The United States Supreme Court upheld Indiana's voter ID law today in a 6-3 decision. In an earlier post, Ken Shepherd pointed out that Associated Press reporter Mark Sherman framed the ruling as "splintered." While the four conservative Justices joined in the majority opinion, the decision itself was written by liberal Justice John Paul Stevens, and so Sherman's terminology is questionable at the very least.
But this isn't the first time Sherman has used the phrase "splintered." When the Supreme Court issued its death penalty ruling two weeks ago, Sherman wrote:
U.S. executions are all but sure to resume soon after a nationwide halt, cleared Wednesday by a splintered Supreme Court that approved the most widely used method of lethal injection.
Incredibly, Sherman framed this decision as being made by the "conservative court led by Chief Justice John Roberts," even though it was a 7-2 decision.
Digging even deeper, it is obvious that Sherman's approach to Supreme Court rulings is to frame conservative decisions as being the result of a divided court.
The conservative argument prevailed in last summer's school districting case by a 5-4 vote. Sherman described it this way.
A half-century after the Supreme Court outlawed segregated schools, sharply divided justices clamped new limits Thursday on local school efforts to make sure children of different races share classrooms ...
Justices disagreed bluntly with each other in 169 pages of written opinions on whether the decision supports or betrays the landmark Brown v. Board of Education ruling that led to the end of state-sponsored school segregation in the United States.

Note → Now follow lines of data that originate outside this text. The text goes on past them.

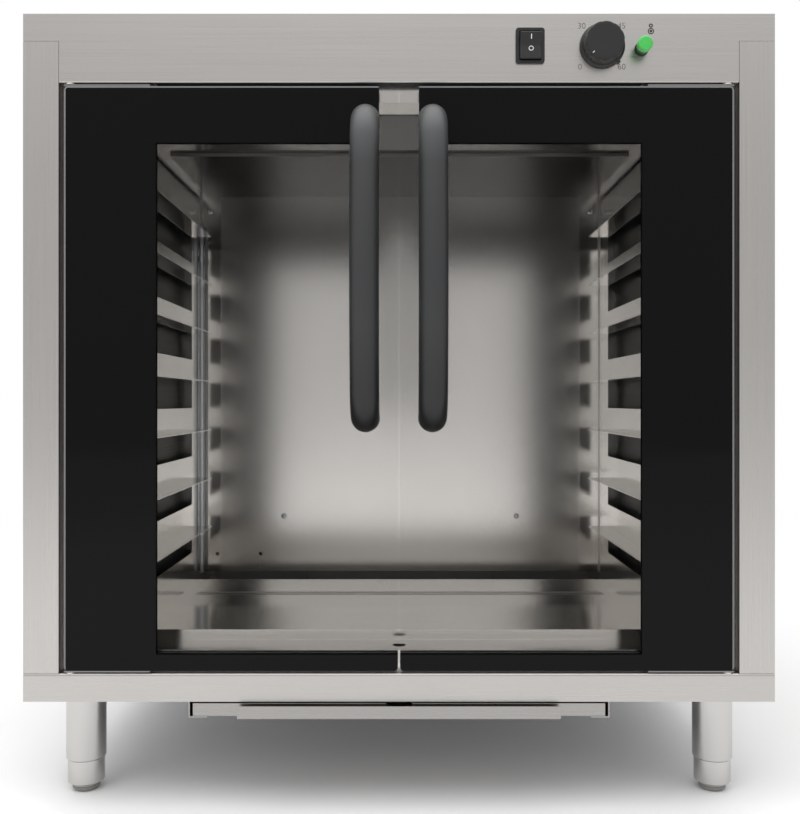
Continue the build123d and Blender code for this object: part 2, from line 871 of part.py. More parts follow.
# ---- controls ----
def switch_housing():
    x, z = switch_x, control_z
    bezel = block(x - bezel_width / 2, x + bezel_width / 2, -bezel_thickness, 0,
                  z - bezel_height / 2, z + bezel_height / 2)
    bezel = fillet(bezel.edges().filter_by(Axis.Y), bezel_corner)
    body = block(x - switch_body_width / 2, x + switch_body_width / 2, 0, switch_body_depth,
                 z - switch_body_height / 2, z + switch_body_height / 2)
    half_pocket = rocker_width / 2 + rocker_gap
    pocket_rise = rocker_height / 2 + rocker_play
    pocket = block(x - half_pocket, x + half_pocket, -bezel_thickness - 1, switch_body_depth / 2,
                   z - pocket_rise, z + pocket_rise)
    housing = bezel + body - pocket
    pin_reach = half_pocket + rocker_pin_length
    housing -= bar(x - pin_reach, x + pin_reach, rocker_pivot_depth, z,
                   rocker_pin_diameter + 2 * pin_fit)
    for number in range(3):
        pin_z = z + (number - 1) * switch_body_height / 4
        housing += block(x - 3, x + 3, switch_body_depth, switch_body_depth + 8, pin_z - 0.4, pin_z + 0.4)
    return housing


def switch_rocker():
    half = rocker_height / 2
    tail = rocker_pivot_depth
    outline = Polyline(
        (-rocker_horn, half), (-rocker_valley, 0), (-rocker_horn, -half),
        (0, -half), (tail, -half / 3), (tail, half / 3), (0, half), close=True)
    profile = Plane.YZ * make_face(outline)
    rocker = extrude(profile, rocker_width / 2, both=True)
    front_edges = rocker.edges().filter_by(Axis.X).sort_by(Axis.Y)[:2]
    rocker = fillet(front_edges, 1.0)
    pin = Rot(0, 90, 0) * Cylinder(rocker_pin_diameter / 2,
                                   rocker_width + 2 * (rocker_gap + rocker_pin_length * 0.8))
    pivot = Pos(switch_x, front_y + rocker_pivot_depth, control_z)
    return pivot * Rot(rocker_tilt, 0, 0) * (rocker + pin)


def thermostat_knob():
    rear = -knob_gap
    centre = Pos(knob_x, front_y, control_z)
    outline = Polyline(
        (0, -rear), (knob_diameter / 2, -rear), (knob_diameter / 2, knob_skirt),
        (knob_diameter / 2 - 1.5, knob_skirt + 0.6), (knob_front_diameter / 2 + 0.6, knob_height - 1.5),
        (knob_front_diameter / 2 - 1.0, knob_height), (0, knob_height), close=True)
    turned = revolve(Plane.XZ * make_face(outline), Axis.Z)
    hollow_radius = knob_front_diameter / 2 - knob_wall
    hollow = Pos(0, 0, (knob_height - knob_wall) / 2) * Cylinder(hollow_radius, knob_height - knob_wall)
    hub = Pos(0, 0, (knob_gap + knob_height - knob_wall / 2) / 2)
    hub = hub * Cylinder(shaft_diameter, knob_height - knob_wall / 2 - knob_gap)
    lug = Rot(0, 0, -45) * Pos(knob_diameter / 2, 0, (knob_skirt + knob_gap) / 2)
    lug = lug * Box(2 * knob_lug, 2 * knob_lug, knob_skirt - knob_gap)
    bore_height = shaft_length - shaft_entry
    bore = Pos(0, 0, bore_height / 2 - 1) * Cylinder(shaft_diameter / 2, bore_height)
    knob = turned - hollow + hub + lug - bore
    return centre * Rot(90, 0, 0) * knob


def thermostat_shaft():
    return rod(knob_x, control_z, shaft_entry - shaft_length + 2,
               shaft_entry - slide_fit, shaft_diameter)


def thermostat_body():
    x, z = knob_x, control_z
    body = block(x - thermostat_width / 2, x + thermostat_width / 2, sheet, sheet + thermostat_depth,
                 z - thermostat_height / 2, z + thermostat_height / 2)
    body = fillet(body.edges().filter_by(Axis.Y), 2)
    body -= rod(x, z, 0, shaft_entry, shaft_diameter + 2 * pin_fit)
    for side in (-1, 1):
        body += block(x + side * 12 - 3, x + side * 12 + 3, sheet + thermostat_depth,
                      sheet + thermostat_depth + 8, z - 0.4, z + 0.4)
    return body


def lamp_lens():
    x, z = lamp_x, control_z - lamp_drop
    length = lamp_reach - lamp_collar
    cone = Cone(lamp_root_diameter / 2, lamp_front_diameter / 2, length)
    lens = Pos(x, front_y - lamp_collar - length / 2, z) * Rot(90, 0, 0) * cone
    return fillet(lens.edges().sort_by(Axis.Y)[0], lamp_edge)


def lamp_holder():
    x, z = lamp_x, control_z - lamp_drop
    collar = rod(x, z, -lamp_collar, 0, lamp_collar_diameter)
    stem = rod(x, z, 0, lamp_stem_length, lamp_stem_diameter)
    nut = hexagon(x, z, sheet, sheet + lamp_nut_thickness, lamp_nut_width)
    return joined([collar, stem, nut])


# ---- temperature probe ----
def probe_guard():
    low = floor_z + guard_bottom
    high = ceiling_z - guard_top_drop
    guard = post(-guard_x, guard_depth, low, high, guard_diameter)
    outer = guard_diameter + 2 * guard_clip_wall
    wall_x = -chamber_half
    for z in (low + guard_clip_margin, high - guard_clip_margin):
        top = z + guard_clip_height
        guard += post(-guard_x, guard_depth, z, top, outer)
        guard += block(wall_x, wall_x + guard_clip_wall, guard_depth + guard_front_gap + 1,
                       guard_depth + guard_clip_tab, z, top)
        guard += block(wall_x + rack_clearance, wall_x + guard_clip_wall, guard_depth,
                       guard_depth + guard_front_gap + 2, z, top)
    bore = guard_diameter - 2 * guard_wall
    return guard - post(-guard_x, guard_depth, low + guard_wall, high + 1, bore)


def probe_bulb():
    low = floor_z + guard_bottom + guard_wall
    return post(-guard_x, guard_depth, low, low + bulb_length, bulb_diameter)


# ---- electrics at the rear ----
def cable_gland():
    x, z = gland_x, gland_z
    inner = body_depth - sheet
    thread = rod(x, z, inner - gland_lock_thickness - 2, body_depth, gland_thread)
    nut = hexagon(x, z, body_depth, body_depth + gland_nut_thickness, gland_nut_width)
    cap = rod(x, z, body_depth + gland_nut_thickness, body_depth + gland_reach, gland_cap_diameter)
    cap = fillet(cap.edges().sort_by(Axis.Y)[-1], 3)
    lock = hexagon(x, z, inner - gland_lock_thickness, inner, gland_nut_width)
    gland = joined([thread, nut, cap, lock])
    return gland - rod(x, z, inner - 20, body_depth + gland_reach + 1, gland_bore)


def earth_stud():
    x, z = stud_x, body_bottom + stud_height
    stud = rod(x, z, body_depth - stud_inner, body_depth + stud_reach, stud_diameter)
    outer_nut = hexagon(x, z, body_depth, body_depth + stud_nut_thickness, stud_nut_width)
    inner_face = body_depth - sheet
    inner_nut = hexagon(x, z, inner_face - stud_nut_thickness, inner_face, stud_nut_width)
    return joined([stud, outer_nut, inner_nut])


def terminal_block():
    inner = body_depth - sheet
    x, z = terminal_x, gland_z
    body = block(x - terminal_width / 2, x + terminal_width / 2, inner - terminal_depth, inner,
                 z - terminal_height / 2, z + terminal_height / 2)
    pitch = terminal_width / terminal_ways
    for number in range(terminal_ways):
        slot_x = x + (number - (terminal_ways - 1) / 2) * pitch
        body -= block(slot_x - terminal_slot / 2, slot_x + terminal_slot / 2, inner - terminal_depth - 1,
                      inner - terminal_depth / 2, z - terminal_height / 4, z + terminal_height / 4)
    return body


# ---- drip tray ----
def right_tray_runner():
    t = tray_runner_sheet
    front = drip_tray_setback
    back = front + tray_runner_length
    leg = block(runner_x, runner_x + t, front, back, runner_bottom, body_bottom)
    leg += block(runner_x, runner_x + t, plinth_fold + panel_joint, back, runner_bottom, base_z)
    flange = block(runner_x, runner_x + tray_runner_flange, plinth_fold + panel_joint, back,
                   base_z - t, base_z)
    lip = block(runner_x + t - tray_runner_lip, runner_x + t, front, back, runner_bottom,
                runner_bottom + t)
    return joined([leg, flange, lip])


def drip_tray():
    t = drip_tray_sheet
    front = drip_tray_setback
    back = front + drip_tray_depth
    top = tray_bottom + drip_tray_height
    tray = centred(tray_half, front, back, tray_bottom, top)
    tray -= centred(tray_half - t, front + t, back - t, tray_bottom + t, top + 1)
    tray -= centred(tray_notch_width / 2, front - 1, front + 2 * t, top - tray_notch_depth, top + 1)
    half = grip_width / 2
    tray += centred(half, front - grip_reach, front + t, tray_bottom, tray_bottom + t)
    tray += centred(half, front - grip_reach, front - grip_reach + t, tray_bottom,
                    tray_bottom + grip_height)
    return tray


def drain_spout():
    low = tray_bottom + drip_tray_sheet + spout_bottom_gap
    stem = post(0, spout_depth, low, sill_z - frame_sheet, spout_stem_diameter)
    flare = post(0, spout_depth, low, base_z, spout_diameter)
    bore = post(0, spout_depth, low - 1, sill_z, spout_bore)
    return stem + flare - bore


# ---- feet ----
def foot_places():
    return [
        ("front_left_foot", -foot_x, foot_front_depth),
        ("front_right_foot", foot_x, foot_front_depth),
        ("rear_left_foot", -foot_x, foot_rear_depth),
        ("rear_right_foot", foot_x, foot_rear_depth),
    ]


def foot_sleeves():
    sleeves = []
    half = foot_plate / 2
    inner = sleeve_diameter - 2 * sleeve_wall
    for name, x, depth in foot_places():
        plate = block(x - half, x + half, depth - half, depth + half, foot_plate_bottom, base_z)
        tube = post(x, depth, sleeve_bottom, foot_plate_bottom, sleeve_diameter)
        tube -= post(x, depth, sleeve_bottom + sleeve_plug, foot_plate_bottom, inner)
        tube -= post(x, depth, 0, foot_plate_bottom, foot_stem_diameter + 2 * pin_fit)
        sleeves.append(plate + tube)
    return group(sleeves)


def adjustable_foot(x, depth):
    body = post(x, depth, foot_pad_height, sleeve_bottom, foot_diameter)
    body = chamfer(body.edges().group_by(Axis.Z)[0], foot_edge)
    stem = post(x, depth, sleeve_bottom, sleeve_bottom + foot_stem_rise, foot_stem_diameter)
    pad = post(x, depth, 0, foot_pad_height, foot_pad_diameter)
    pad = fillet(pad.edges().group_by(Axis.Z)[0], foot_edge)
    return joined([body, stem, pad])


# ---- write one file for each piece ----
right_and_left = {
    "side_panel": right_side_panel,
    "liner_wall": right_liner_wall,
    "tray_rack": right_tray_rack,
    "tray_runner": right_tray_runner,
    "door_glass": right_door_glass,
    "door_seal": right_door_seal,
    "top_hinge_shoe": right_top_hinge_shoe,
    "bottom_hinge_shoe": right_bottom_hinge_shoe,
    "door_handle": right_door_handle,
    "handle_screws": right_handle_screws,
}

single_pieces = [
    top_panel, control_panel, rear_panel, bottom_front_panel, base_pan, panel_screws,
    front_frame, chamber_ceiling, ceiling_plate, chamber_back_wall, air_duct_panel, chamber_floor,
    liner_screws, tray_ledges, rack_uprights, heater_well, heating_element, heater_brackets,
    insulation_slabs, hinge_bushes, hinge_brackets, switch_housing, switch_rocker,
    thermostat_knob, thermostat_shaft, thermostat_body, lamp_lens, lamp_holder, probe_guard,
    probe_bulb, cable_gland, earth_stud, terminal_block, drip_tray, drain_spout, foot_sleeves,
]

os.makedirs("parts", exist_ok=True)
for name, make in right_and_left.items():
    shape = make()
    export_step(shape, f"parts/right_{name}.step")
    export_step(group([left_of(shape)]), f"parts/left_{name}.step")
for make in single_pieces:
    export_step(make(), f"parts/{make.__name__}.step")
for name, x, depth in foot_places():
    export_step(adjustable_foot(x, depth), f"parts/{name}.step")
print(len(os.listdir("parts")), "parts written")
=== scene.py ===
import json
import math

import bmesh
import bpy
from mathutils import Matrix, Vector

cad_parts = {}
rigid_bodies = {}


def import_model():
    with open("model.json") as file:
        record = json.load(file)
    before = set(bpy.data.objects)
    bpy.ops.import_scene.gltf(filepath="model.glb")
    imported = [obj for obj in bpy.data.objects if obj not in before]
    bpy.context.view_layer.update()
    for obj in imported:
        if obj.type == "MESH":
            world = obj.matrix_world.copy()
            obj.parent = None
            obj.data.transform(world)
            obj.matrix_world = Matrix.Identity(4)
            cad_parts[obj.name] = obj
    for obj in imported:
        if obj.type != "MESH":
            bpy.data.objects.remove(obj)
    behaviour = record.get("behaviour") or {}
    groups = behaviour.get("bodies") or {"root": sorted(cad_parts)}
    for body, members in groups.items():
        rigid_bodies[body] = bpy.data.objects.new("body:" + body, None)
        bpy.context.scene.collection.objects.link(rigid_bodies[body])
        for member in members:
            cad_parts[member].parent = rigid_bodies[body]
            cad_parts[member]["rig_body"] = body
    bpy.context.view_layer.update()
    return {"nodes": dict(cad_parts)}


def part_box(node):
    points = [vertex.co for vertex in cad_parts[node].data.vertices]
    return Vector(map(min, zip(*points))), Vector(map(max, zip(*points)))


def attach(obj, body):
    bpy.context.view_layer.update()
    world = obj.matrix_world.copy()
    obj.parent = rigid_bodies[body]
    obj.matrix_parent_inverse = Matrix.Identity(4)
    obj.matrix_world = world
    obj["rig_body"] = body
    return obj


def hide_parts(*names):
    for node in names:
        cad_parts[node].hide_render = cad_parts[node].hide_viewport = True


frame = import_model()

nodes = frame["nodes"]
mm = 0.001
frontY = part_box("bottom_front_panel")[0].y  # plane of the front panels
print("frame loaded:", len(nodes), "nodes")


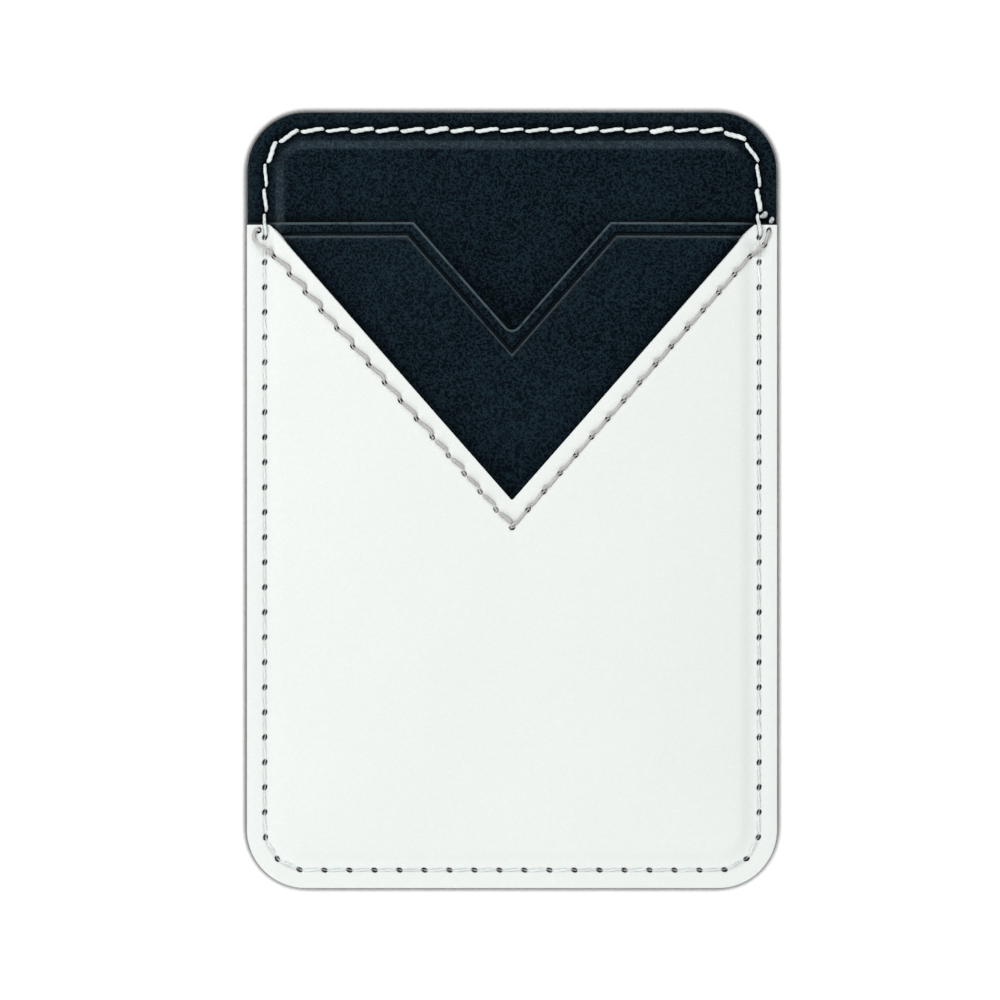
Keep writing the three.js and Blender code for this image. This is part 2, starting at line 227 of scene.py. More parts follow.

Likewise, when partial birth abortion was struck down last year, Sherman wrote:
The decision pitted the court's conservatives against its liberals, with President Bush's two appointees, Chief Justice John Roberts and Justice Samuel Alito, siding with the majority.
But what happens when the Court makes a liberal ruling? Last April, the Court issued a "global warming" ruling that established that carbon dioxide and other greenhouse gases are air pollutants under the Clean Air Act. While the ruling was 5-4, in this instance there was no discussion of a "splintered" decision, or of a "divided" court. In fact the dissenters were not even mentioned until the 17th paragraph of the story.
Sherman's main thrust for this story was to emphasize the politcal defeat of the Bush Administration (the article is titled "High Court Rebukes Bush on Car Pollution").
In a January 2007 decision, the Court struck down portions of California's criminal sentencing laws. Once again, a 6-3 decision authored by Justice Ruth Bader Ginsburg was not described as "divided," nor did Sherman's article discuss the political leanings of the Justices.
Again the dissenters were mentioned only in passing, as a short quote was attributed to Justice Samuel Alito in the 9th paragraph. The other two dissenters were not identified.
Another Sherman story in December ("Court: Judges Can Reduce Crack Sentences") follows the same pattern in which two 7-2 liberal leaning sentencing decisions were reported without comment as to any significant conflict among the Justices.
With his reporting, Sherman props up the Court's liberal decisions, while inviting his readers to question the legitimacy of the conservative decisions.